W załącznikach do niego znalazły się odtajnione dokumenty Służby Kontrwywiadu Wojskowego. Miały dowodzić, że w latach 2007-15 kierowany przez Tuska rząd PO-PSL tolerował nielegalne kontakty pomiędzy SKW a rosyjską FSB. W rzeczywistości chodziło o standardowe umowy związane np. z bezpieczeństwem polskich żołnierzy wracających przez Rosję z Afganistanu. Do podpisania ostatecznej umowy o współpracy nie doszło, bo w 2014 r. Rosja zajęła Krym
— przekonuje Wojciech Czuchnowski.
Z narracją o tym, że kontakty dotyczyły powrotu polskich żołnierzy przez Rosję z Afganistanu rozprawił się w zeszłym tygodniu były członek komisji Arkadiusz Puławski.
Po co w takim razie odbywały się spotkania dwudniowe z wierchuszką FSB obwodu kaliningradzkiego?

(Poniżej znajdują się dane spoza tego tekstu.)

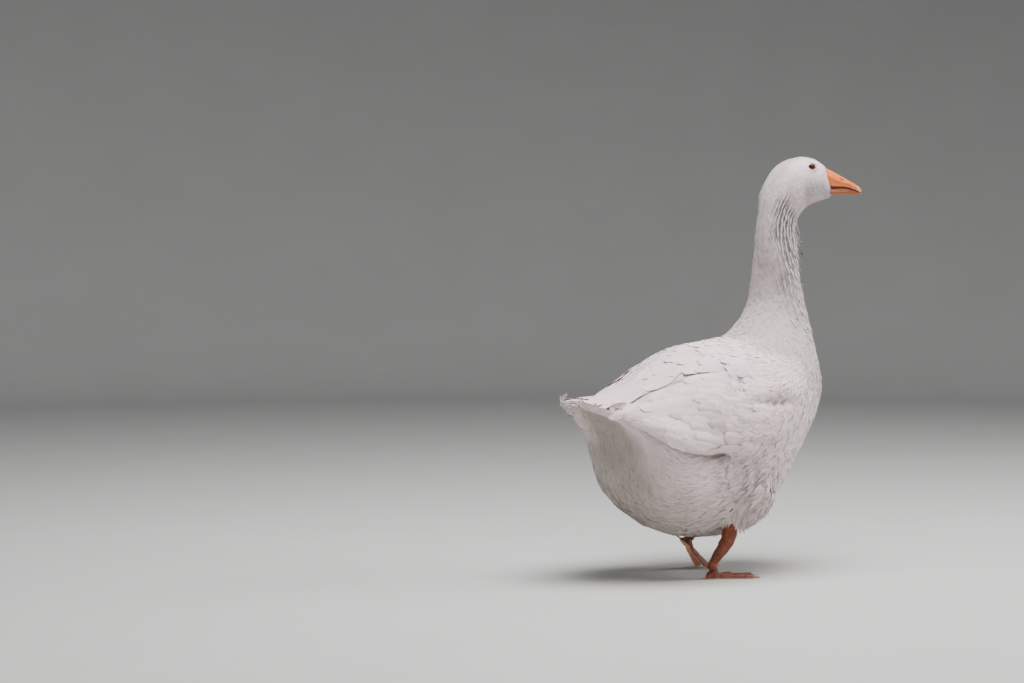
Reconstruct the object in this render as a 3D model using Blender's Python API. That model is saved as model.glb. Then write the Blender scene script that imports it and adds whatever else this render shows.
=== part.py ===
"""A white domestic goose in mid-stride, life size, as a still museum model.

Metres, +Z up, +X the way the goose walks, +Y its left. The origin is on the floor, under the
middle of the whole model's box. The body is one lofted shape, parted with thin cuts into tail,
trunk, neck and head. Wings, thighs, shanks, feet, claws, bill and eyes are fitted to it.
"""

import math
from typing import NamedTuple

import bmesh
import bpy
import numpy as np

# ---- driving dimensions ------------------------------------------------------------------
UP, AHEAD = (0.0, 0.0, 1.0), (1.0, 0.0, 0.0)
GAP = 0.0003  # clearance between neighbouring pieces
CUT_STEP = 0.0045  # half of that clearance, in stations of the body
RING_SIDES = 28  # points round the body

HEAD_TURN = math.radians(-38)  # the head looks to the goose's right
NECK_AXIS_X = 0.204  # the upright neck, ahead of the standing foot
NECK_TURN_STARTS, NECK_TURN_ENDS = 0.50, 0.69  # heights between which the neck turns

BILL_LENGTH = 0.0655
BILL_DROP = math.radians(13.9)
# From the face to the tip: heights over the bill's base line, and half widths.
CULMEN = (0.0270, 0.0218, 0.0170, 0.0122, 0.0077, 0.0015)
MOUTH = (-0.0135, -0.0105, -0.0065, -0.0042, -0.0048, -0.0058)
MOUTH_GAP = 0.0010
CHIN = (-0.0265, -0.0228, -0.0190, -0.0155, -0.0122, -0.0090)
UPPER_WIDTHS = (0.0200, 0.0184, 0.0168, 0.0154, 0.0130, 0.0060)
LOWER_WIDTHS = (0.0180, 0.0162, 0.0146, 0.0130, 0.0106, 0.0045)
NOSTRIL_SLOPE = math.radians(29)
NOSTRIL_SIZE = (0.0060, 0.030, 0.0013)
NOSTRIL = (0.3292, 0.0, 0.7458)
EYE = (0.2710, 0.0250, 0.7685)
EYE_RADIUS = 0.0078

SHANK_RADIUS = 0.0074
SHANK_RISE = 0.014  # how far the shank stands square to its foot before it bends to the ankle
KNUCKLE_RADIUS, KNUCKLE_HEIGHT = 0.0105, 0.0165
TOE_RADIUS = 0.0056
HIND_TOE = 0.0185
WEB_THICKNESS, WEB_LIFT = 0.0016, 0.0012
WEB_EDGE, WEB_HOLLOW = 0.009, 0.014  # how far the web's edge ends behind the toes' tips, and its hollow
TOE_FLAT = 0.80  # the share of a toe behind its end that lies flat when the heel is up
CLAW_LENGTH = 0.009

WING_EDGE, WING_BED = 0.004, 0.006  # how thick the wing's edge is, and how far it starts inside the body
# The folded wing from shoulder to tip: station, lower and upper edge as angles, thickness.
WING = np.array([
    (10.9, -0.10, 0.35, 0.006),
    (9.9, -0.26, 0.72, 0.011),
    (8.6, -0.22, 0.94, 0.013),
    (7.2, -0.12, 1.02, 0.013),
    (5.8, -0.08, 1.00, 0.012),
    (4.6, -0.03, 0.92, 0.010),
    (3.5, 0.06, 0.90, 0.008),
    (2.2, 0.30, 1.00, 0.004),
])


class Colour(NamedTuple):
    """A Principled finish: base colour, roughness and metallic."""

    base: tuple
    roughness: float
    metallic: float = 0.0


FEATHER = Colour((0.86, 0.83, 0.80), 0.85)
BILL_HORN = Colour((0.85, 0.36, 0.12), 0.40)
LEG_SKIN = Colour((0.72, 0.25, 0.09), 0.55)
CLAW_HORN = Colour((0.42, 0.33, 0.26), 0.45)
EYE_GLOSS = Colour((0.10, 0.035, 0.02), 0.08)


class Station(NamedTuple):
    """One cross-section of the body in its middle plane.

    back and belly are (x, z) of its upper and lower ends, half_width its widest reach to a side,
    widest the share of the way down from back to belly where that is, and upper and lower are
    superellipse powers: 2 is round, under 2 is roof-shaped, over 2 is boxy.
    """

    back: tuple
    belly: tuple
    half_width: float
    widest: float
    upper: float = 2.0
    lower: float = 2.0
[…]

Przecież ewentualny szlak powrotu polskich sił do Polski w ogóle nie przebiegał ani przez Obwód Królewiecki, ani FSB Obwodu Królewieckiego nie jest odpowiedzialne za ten kierunek strategiczny
— zwrócił uwagę w programie „Jedziemy” na antenie TVP Info 7 grudnia.
Puławski wskazywał również, że narracja o kontaktach dotyczących Afganistanu wypłynęła… z Rosji.
Polacy chcą dalszych prac komisji
Na końcu tekstu w „GW” Czuchnowski informuje, że raport z załącznikami zniknął ze stron Kancelarii Premiera, podobnie jak strona informująca o działalności komisji. Dziennikarz podkreśla, że w KPRM prowadzony jest audyt na temat jej prac oraz kosztów.
Wykaże on m.in., ile pieniędzy poszło na wynagrodzenia, jakie dokumenty zostały przez komisję pobrane z archiwów służb specjalnych oraz czy nie doszło do bezprawnego skopiowania tych materiałów
— podkreśla Czuchnowski.
52,8 proc. respondentów uważa, że komisja ds. badania wpływów rosyjskich w Polsce powinna pracować dalej w nowym składzie, a w przyszłości powinni przed nią stanąć liderzy polityczni w tym prezes PiS Jarosław Kaczyński i lider PO Donald Tusk - wynika z sondażu United Surveys dla Wirtualnej Polski.
CZYTAJ TAKŻE: Co na to Tusk i jego poplecznicy? Większość Polaków chce dalszej pracy komisji ds. badania wpływów rosyjskich w Polsce
Może warto, aby - zamiast usuwać ślady działalności komisji - nowy rząd wsłuchał się w głos Polaków, a nowa większość sejmowa zadbała o możliwość kontynuowania prac komisji, wyłaniając jej nowy skład? Przecież dałoby to ekipie premiera Donalda Tuska szansę na uwiarygodnienie rzucanych przez ostatnie miesiące oskarżeń, że rząd PiS doszedł do władzy dzięki pomocy Putina. A może nie chce ich uwiarygodnić lub rozprawiając się z komisją pokazuje, że uwiarygodnić tych sugestii po prostu się nie da?